How Shift Supervisors Can Implement Effective Safety Training in Waste Management

How Shift Supervisors Can Implement Effective Safety Training in Waste Management

Picture this: a shift supervisor in a bustling waste processing facility spots a worker mishandling a drum of chemical residue. One wrong move, and it's a spill, exposure, or worse. I've seen it happen—early in my career consulting for industrial sites, a similar oversight led to a week-long shutdown. Shift supervisors hold the key to preventing these incidents through targeted safety training.

Understand the Regulatory Backbone

OSHA's standards form the foundation. For waste management, focus on 29 CFR 1910.120 (HAZWOPER) for hazardous waste operations, alongside general industry rules like 1910.132 for PPE and 1910.147 for lockout/tagout on compactors and shredders. We train supervisors to map these to site-specific risks: think leachate exposure, aerosolized particulates, or ergonomic strains from heavy lifting.

Compliance isn't optional—fines hit $15,000+ per violation, but more critically, it saves lives. Start by auditing your facility against these regs.

Step-by-Step Implementation Guide

  1. Assess Needs: Conduct a job hazard analysis (JHA) for every role. In waste sorting, identify pinch points on conveyors; in landfill ops, monitor methane buildup.
  2. Design Tailored Programs: Break training into modules: 30 minutes on PPE donning/doffing, 45 on spill response. Use hands-on sims—I've run sessions where teams practiced neutralizing mock acid spills with baking soda kits.
  3. Schedule Smartly: Integrate into shifts without downtime. Pre-shift huddles for quick refreshers; quarterly full sessions. Rotate trainers among experienced staff for buy-in.
  4. Leverage Tech: Digital platforms track completion and quiz scores. We’ve seen retention jump 40% with interactive videos over static PDFs.
  5. Evaluate and Iterate: Post-training quizzes, observation checklists, and incident trend reviews. Adjust based on data— if forklift tip-overs persist, drill deeper into stability training.

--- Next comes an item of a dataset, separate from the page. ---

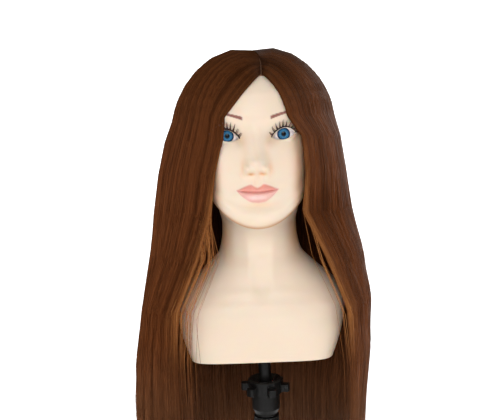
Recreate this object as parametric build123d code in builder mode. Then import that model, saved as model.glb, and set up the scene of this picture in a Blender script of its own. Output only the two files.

Overcoming Common Challenges

Resistance is real. Workers in waste management often face high turnover and fatigue, dismissing training as "another meeting." Counter with real stories: share anonymized near-misses from your logs. One site I advised cut injuries 25% by gamifying sessions—leaderboards for quiz winners earned coffee vouchers.

Resource constraints? Partner with local OSHA alliances or free webinars from the EPA's waste reduction resources. Balance is key: training must evolve with tech like AI-monitored sorters, which introduce new entanglement risks.

Real-World Wins and Metrics

In a California recycling plant, a shift supervisor I coached rolled out micro-trainings on aerosol hazards from shredding electronics. Post-implementation, respiratory incidents dropped 60% in six months, per their OSHA 300 logs. Track your own KPIs: training hours per employee, audit pass rates, Days Away/Restricted Time (DART) rates.

Based on NIOSH studies, consistent safety training in waste ops yields 20-30% injury reductions, though results vary by site culture and enforcement. Limitations? No program fixes poor leadership—supervisors must model behaviors, like always wearing gloves.

Resources for Deeper Dives

Shift supervisors: your daily decisions embed safety. Implement these steps, and your waste management team won't just comply—they'll thrive securely.